The approach of this study differs from conventional enzyme discovery methods, which typically rely on sequence similarity. The VenusMine pipeline instead integrates a structure-based search with the predictive power of a protein language model. This combination allows for the identification of functionally related enzymes even when their amino acid sequences are not very similar; for instance, KbPETase shares only 30-50% sequence identity with previously known PETases. Using a PLM to pre-screen candidates for key properties like thermostability and solubility is also a key feature. This computational pre-screening significantly improves the efficiency of the discovery process by reducing the number of candidates that require expensive and time-consuming experimental validation, increasing the success rate of finding active enzymes.

My Perspective

In my view, this work illustrates a shift in how we can explore the vast, untapped library of proteins that nature has produced. The use of a protein language model goes beyond simple pattern matching; it leverages an AI that has learned some of the underlying “grammatical rules” of protein biology, connecting amino acid sequences to their structural and functional outcomes. This allows us to perform a kind of computational “bioprospecting” with greater precision. It is akin to searching for a specific type of tool in an immense warehouse, not by its color or brand (sequence), but by its functional shape (structure) and durability (predicted stability). This methodology enables the identification of enzymes that evolution has already optimized, which may serve as superior starting points for further engineering compared to well-studied but less robust enzymes.
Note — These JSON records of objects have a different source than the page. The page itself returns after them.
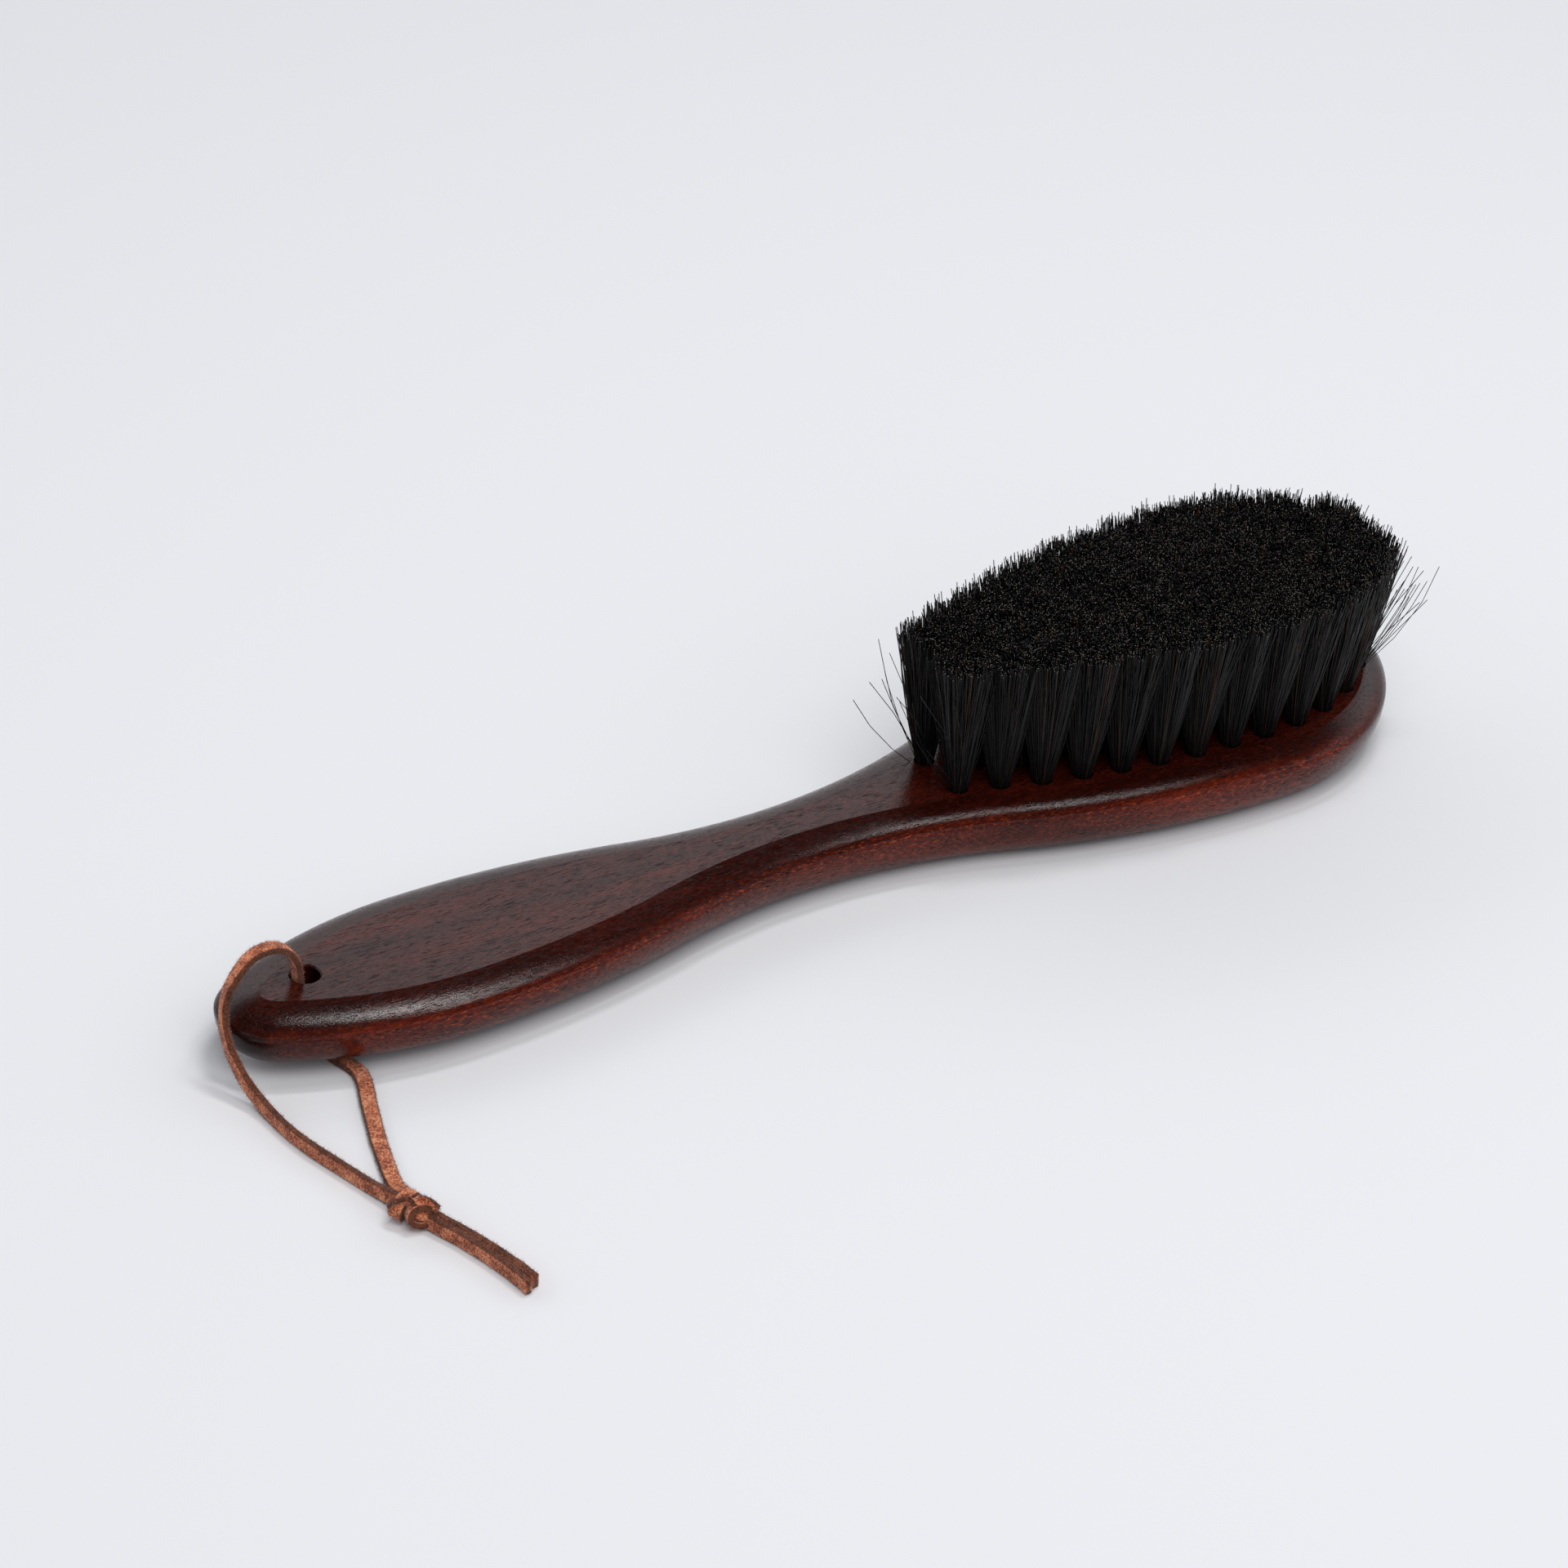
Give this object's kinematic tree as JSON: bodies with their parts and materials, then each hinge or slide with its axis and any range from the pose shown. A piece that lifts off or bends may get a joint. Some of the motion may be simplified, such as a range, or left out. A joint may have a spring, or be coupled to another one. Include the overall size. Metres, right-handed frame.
{
  "type": "shoe shine brush",
  "caption": "Long-handled wooden shoe shine brush with a dense block of dark hair and a knotted suede hanging lace.",
  "frame": {"origin": "centre of the brush's box without its lace, on the surface that the back lies on", "axes": "+X along the stock towards the head's toe, +Z out of the bristle face, +Y to the left of the head"},
  "size_m": [0.2823, 0.1194, 0.044],
  "materials": {
    "lacquered_wood": "gloss",
    "horsehair": "satin",
    "anchor_wire": "satin",
    "suede": "matte"
  },
  "bodies": {
    "root": {"stock": "lacquered_wood", "tuft_row_01": "horsehair", "tuft_row_02": "horsehair", "tuft_row_03": "horsehair", "tuft_row_04": "horsehair", "tuft_row_05": "horsehair", "tuft_row_06": "horsehair", "tuft_row_07": "horsehair", "tuft_row_08": "horsehair", "tuft_row_09": "horsehair", "tuft_row_10": "horsehair", "tuft_row_11": "horsehair", "tuft_row_12": "horsehair", "tuft_row_13": "horsehair", "anchor_row_01": "anchor_wire", "anchor_row_02": "anchor_wire", "anchor_row_03": "anchor_wire", "anchor_row_04": "anchor_wire", "anchor_row_05": "anchor_wire", "anchor_row_06": "anchor_wire", "anchor_row_07": "anchor_wire", "anchor_row_08": "anchor_wire", "anchor_row_09": "anchor_wire", "anchor_row_10": "anchor_wire", "anchor_row_11": "anchor_wire", "anchor_row_12": "anchor_wire", "anchor_row_13": "anchor_wire", "lace_in_hole": "suede", "lace_over": "suede", "lace_under": "suede", "lace_knot": "suede", "lace_tail_near": "suede", "lace_tail_far": "suede"}
  },
  "joints": []
}
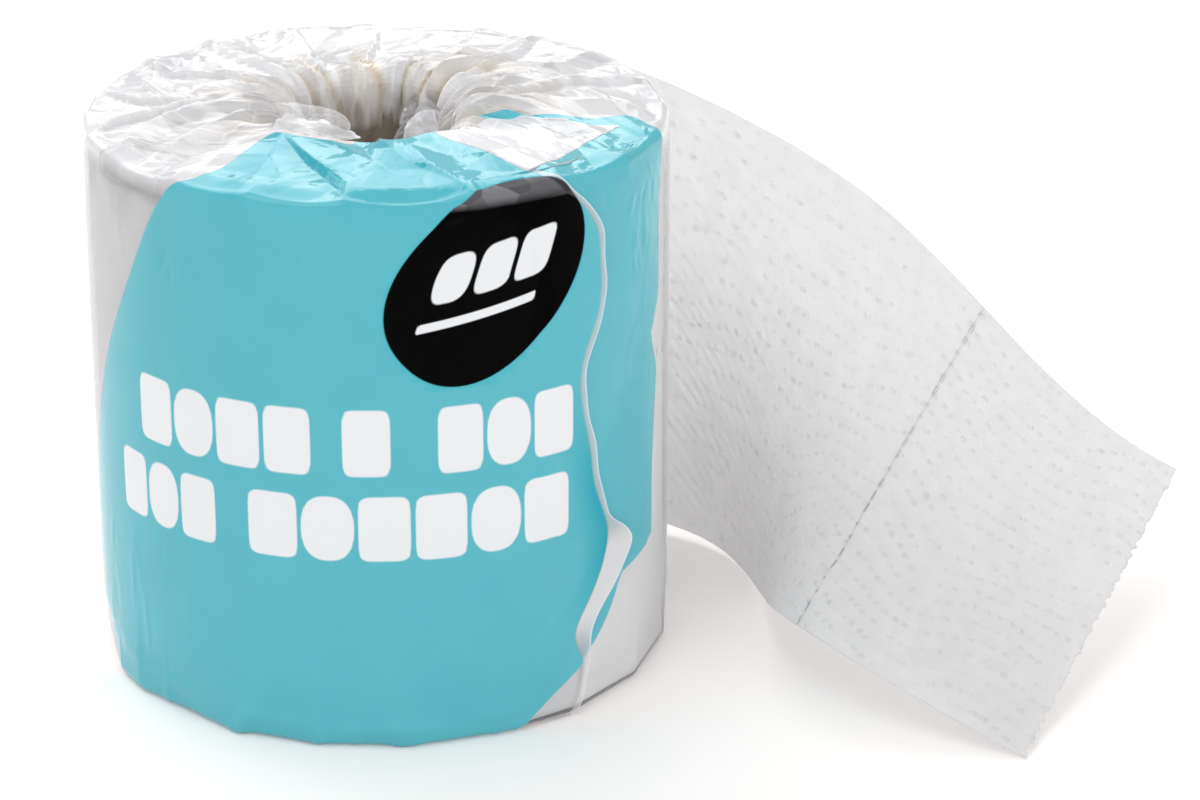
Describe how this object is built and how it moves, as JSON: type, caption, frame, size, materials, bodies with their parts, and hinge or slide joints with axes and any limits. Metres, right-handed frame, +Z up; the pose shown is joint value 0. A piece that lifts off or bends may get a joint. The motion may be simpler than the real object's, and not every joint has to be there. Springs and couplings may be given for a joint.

Potential Clinical / Research Applications

The VenusMine pipeline itself is a versatile tool that can be adapted to search for other enzymes with industrial or therapeutic value. For research, it could be applied to discover enzymes for degrading other types of plastics, producing biofuels, or synthesizing pharmaceuticals. The discovered enzyme, KbPETase, has direct applications in industrial PET recycling. Its high thermal stability and catalytic efficiency make it a strong candidate for developing large-scale, energy-efficient plastic degradation processes. Furthermore, KbPETase provides a new molecular scaffold for protein engineers to use in directed evolution experiments, potentially leading to even more potent variants for bioremediation. While not directly clinical, the principles of using structure-based AI models to find robust proteins could be applied to the discovery or stabilization of therapeutic enzymes used in treating metabolic disorders.